Do our families, employer, colleagues and friends not already know that we have a body underneath our clothes? Don’t they know already that we, like them, are human beings with romantic and sexual emotions? We are not talking about pictures of us killing kittens or committing crimes, here. We are talking about pictures showing us enjoying a natural part of life. Why should we be ashamed?

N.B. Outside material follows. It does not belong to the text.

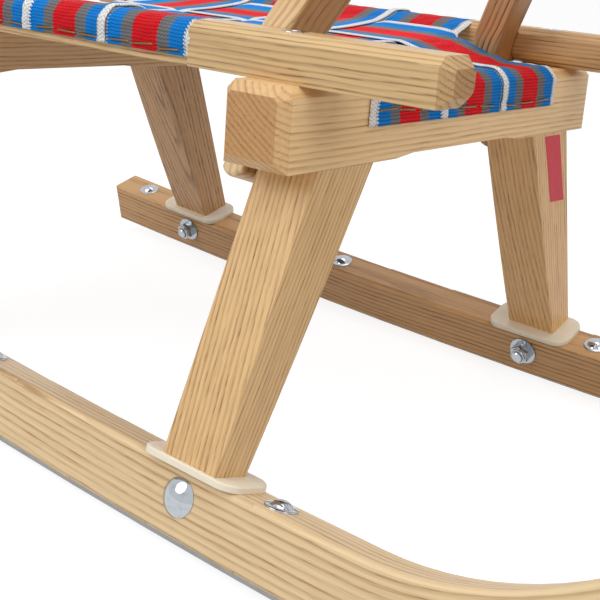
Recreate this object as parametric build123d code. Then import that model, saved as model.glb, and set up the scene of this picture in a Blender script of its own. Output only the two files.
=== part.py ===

Rationally speaking, we should not. Sex-related shame, which targets women more often than men, is an unfortunate heritage from the past. In the days when women had no economic, political, social or even family-related power, their bodies were their weapons. Promising sex, withholding sex, or cultivating the impression that their bodies are something mysterious, special that many men desired but only one could have was a way to gain influence. In a time where sex determined a woman’s status, concepts like shame and reputation were born. In today’s society, where women are allowed to provide for themselves, the mindset has survived although it no longer makes sense. It’s a ghost from the past that allows revenge porn to destroy lives needlessly.
We rarely talk about it, but the police force’s Cybercrime Unit is in contact with hundreds of revenge porn victims. Too many of them give in to their tormentors’ every command. We need those victims to question the very reasoning that revenge porn is built on – the shame. We need more people like Emma Holten, the young Danish woman who, when a man threatened to post nude pictures of her online, responded by posting them herself, along with an explanatory note. Emma has a body, like we all do. She uses it to walk, run, sleep, eat, have sex, swim, live. If you want to look at her nude pictures instead of at the reflection of your own body in the mirror, go ahead. But she refuses to be blackmailed or feel ashamed for being human, as should we all.